Aim of the task -> All of the material below is to be repeated exactly.

_ _ _ _ _ _ _

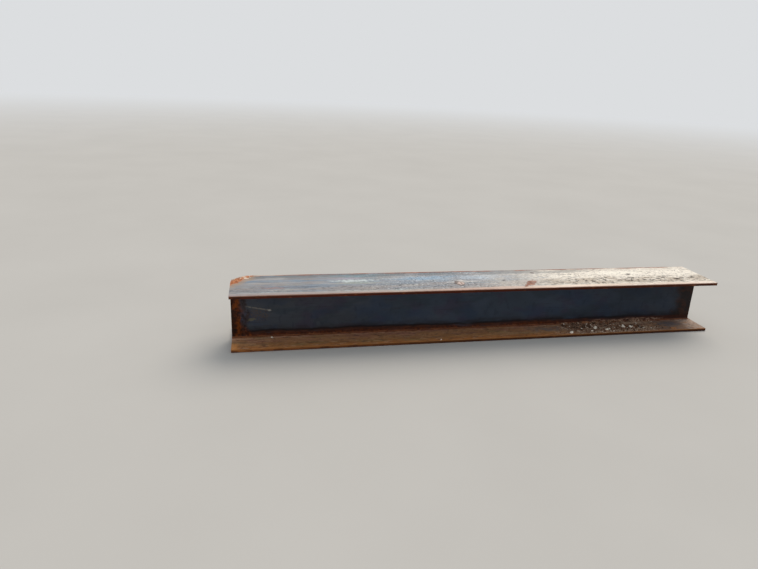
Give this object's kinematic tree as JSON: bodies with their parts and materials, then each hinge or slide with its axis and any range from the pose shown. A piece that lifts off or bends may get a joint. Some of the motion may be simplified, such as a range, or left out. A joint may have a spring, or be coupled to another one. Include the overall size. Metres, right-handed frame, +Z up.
{
  "type": "steel i-beam",
  "caption": "Short length of hot-rolled wide-flange steel beam, one top flange corner bent down and the web trimmed at one end, in rusty mill scale.",
  "frame": {"origin": "on the floor under the middle of the beam, in the plane of the bottom flange's underside", "axes": "+X along the beam's length, from the end with the bent corner to the other; +Y across the flanges, from the side that is open to view to the far side; +Z up, from the bottom flange to the top flange"},
  "size_m": [2.81, 0.312, 0.312],
  "materials": {
    "mill_scale_steel": "blue-grey mill scale, matt, with brown and orange rust"
  },
  "bodies": {
    "root": {"rolled_beam": "mill_scale_steel"}
  },
  "joints": []
}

_ _ _ _ _ _ _

Task answer ->
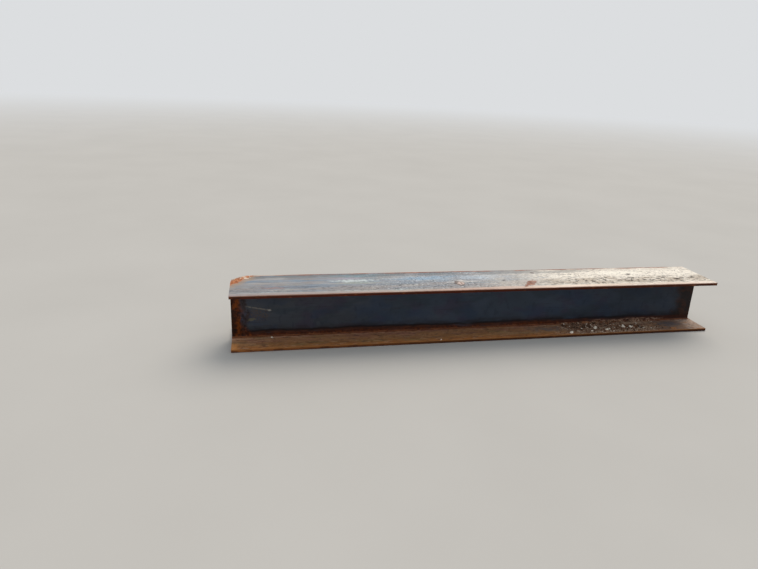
Give this object's kinematic tree as JSON: bodies with their parts and materials, then each hinge or slide with its axis and any range from the pose shown. A piece that lifts off or bends may get a joint. Some of the motion may be simplified, such as a range, or left out. A joint may have a spring, or be coupled to another one. Include the overall size. Metres, right-handed frame, +Z up.
{
  "type": "steel i-beam",
  "caption": "Short length of hot-rolled wide-flange steel beam, one top flange corner bent down and the web trimmed at one end, in rusty mill scale.",
  "frame": {"origin": "on the floor under the middle of the beam, in the plane of the bottom flange's underside", "axes": "+X along the beam's length, from the end with the bent corner to the other; +Y across the flanges, from the side that is open to view to the far side; +Z up, from the bottom flange to the top flange"},
  "size_m": [2.81, 0.312, 0.312],
  "materials": {
    "mill_scale_steel": "blue-grey mill scale, matt, with brown and orange rust"
  },
  "bodies": {
    "root": {"rolled_beam": "mill_scale_steel"}
  },
  "joints": []
}